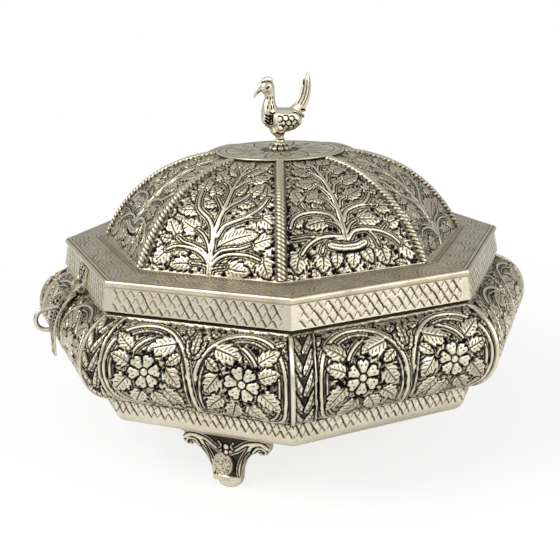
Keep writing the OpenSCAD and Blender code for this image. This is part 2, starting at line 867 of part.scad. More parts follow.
module cover(number) {
    lip_r = cup_r - 1.5 - cup_t - seat_gap;
    knob_z = cover_dome_z - cover_z + knob_r * 0.8;
    color(plain_silver)
        at_cup(number)
            translate([0, 0, cover_z]) {
                rotate_extrude($fn = 64)
                    polygon([
                        [0, cover_rise], [lip_r * 0.6, cover_rise * 0.75], [lip_r - cup_t, 0],
                        [lip_r - cup_t, -lip_h], [lip_r, -lip_h], [lip_r, 0], [cup_r, 0],
                        [cup_r, cup_t], [lip_r - cup_t / 2, cup_t],
                        [lip_r * 0.6, cover_rise * 0.75 + cup_t], [0, cover_rise + cup_t]
                    ]);
                translate([0, 0, cover_rise])
                    cylinder(h = knob_z - cover_rise, r = knob_r * 0.45);
                translate([0, 0, knob_z])
                    sphere(r = knob_r);
            }
}

body_shell();
rim_collar();
tray_ledge();
floor_plate();
base_band();
foot(45, foot_shift);  // foot_front_right
foot(180);  // foot_back
foot(315, -foot_shift);  // foot_front_left
hinge_leaf_body();
hinge_rivets_body();
hinge_pin();
staple();
lid_flange();
lid_skirt();
edge_moulding();
lid_dome();
dome_ropes();
crown_plate();
finial_rosette();
finial_bird();
finial_stud();
finial_washer();
finial_nut();
hinge_leaf_lid();
hinge_rivets_lid();
hasp_bracket();
hasp_pin();
hasp();
tray();
tray_handles();
cup(0);  // cup_middle
cup(1);  // cup_1
cup(2);  // cup_2
cup(3);  // cup_3
cup(4);  // cup_4
cup(5);  // cup_5
cup(6);  // cup_6
cover(0);  // cover_middle
cover(1);  // cover_1
cover(2);  // cover_2
cover(3);  // cover_3
cover(4);  // cover_4
cover(5);  // cover_5
cover(6);  // cover_6
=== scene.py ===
import json
from math import acos, asin, cos, degrees, hypot, pi, radians, sin, sqrt, tan

import bmesh
import bpy
import numpy as np
from mathutils import Matrix, Vector


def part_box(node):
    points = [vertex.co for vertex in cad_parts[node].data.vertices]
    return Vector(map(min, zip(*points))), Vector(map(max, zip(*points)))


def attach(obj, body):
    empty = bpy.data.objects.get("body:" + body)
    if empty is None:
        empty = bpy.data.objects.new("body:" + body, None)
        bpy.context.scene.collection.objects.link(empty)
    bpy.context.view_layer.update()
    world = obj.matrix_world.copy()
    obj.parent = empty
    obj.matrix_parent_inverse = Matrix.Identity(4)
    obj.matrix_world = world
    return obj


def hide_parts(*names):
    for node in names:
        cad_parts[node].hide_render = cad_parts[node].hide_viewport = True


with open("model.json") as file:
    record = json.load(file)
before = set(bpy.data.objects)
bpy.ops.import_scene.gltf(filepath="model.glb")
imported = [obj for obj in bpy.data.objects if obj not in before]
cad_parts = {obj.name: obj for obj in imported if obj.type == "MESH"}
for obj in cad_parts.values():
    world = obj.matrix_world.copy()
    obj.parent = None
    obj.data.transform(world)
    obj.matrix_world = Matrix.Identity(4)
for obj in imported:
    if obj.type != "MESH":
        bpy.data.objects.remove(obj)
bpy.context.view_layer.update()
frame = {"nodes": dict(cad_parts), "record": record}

# Shapes are worked out in millimetres and made in metres
MM = 0.001
# Half the angle that one side of the octagon takes up
HALF_TURN = radians(22.5)
SIDES = ["front", "front_right", "right", "back_right", "back", "back_left", "left", "front_left"]
# Size of a cell of the chased surfaces
CELL = 0.4
# How far the highest worked forms lie below the outside
CREST = 0.05
# Patina of silver that no tool has touched
BARE = 0.12
# Material slots of the record
CHASED, PLAIN, DARK = "chased_silver", "plain_silver", "dark_silver"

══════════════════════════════

> _Goal of the exercise_
Give back exactly the lines running from the line that contains "body_shell();" through the line that contains "bpy.context.scene.collection.objects.link(empty)", and nothing outside them.

> _The answer_
body_shell();
rim_collar();
tray_ledge();
floor_plate();
base_band();
foot(45, foot_shift);  // foot_front_right
foot(180);  // foot_back
foot(315, -foot_shift);  // foot_front_left
hinge_leaf_body();
hinge_rivets_body();
hinge_pin();
staple();
lid_flange();
lid_skirt();
edge_moulding();
lid_dome();
dome_ropes();
crown_plate();
finial_rosette();
finial_bird();
finial_stud();
finial_washer();
finial_nut();
hinge_leaf_lid();
hinge_rivets_lid();
hasp_bracket();
hasp_pin();
hasp();
tray();
tray_handles();
cup(0);  // cup_middle
cup(1);  // cup_1
cup(2);  // cup_2
cup(3);  // cup_3
cup(4);  // cup_4
cup(5);  // cup_5
cup(6);  // cup_6
cover(0);  // cover_middle
cover(1);  // cover_1
cover(2);  // cover_2
cover(3);  // cover_3
cover(4);  // cover_4
cover(5);  // cover_5
cover(6);  // cover_6
=== scene.py ===
import json
from math import acos, asin, cos, degrees, hypot, pi, radians, sin, sqrt, tan

import bmesh
import bpy
import numpy as np
from mathutils import Matrix, Vector


def part_box(node):
    points = [vertex.co for vertex in cad_parts[node].data.vertices]
    return Vector(map(min, zip(*points))), Vector(map(max, zip(*points)))


def attach(obj, body):
    empty = bpy.data.objects.get("body:" + body)
    if empty is None:
        empty = bpy.data.objects.new("body:" + body, None)
        bpy.context.scene.collection.objects.link(empty)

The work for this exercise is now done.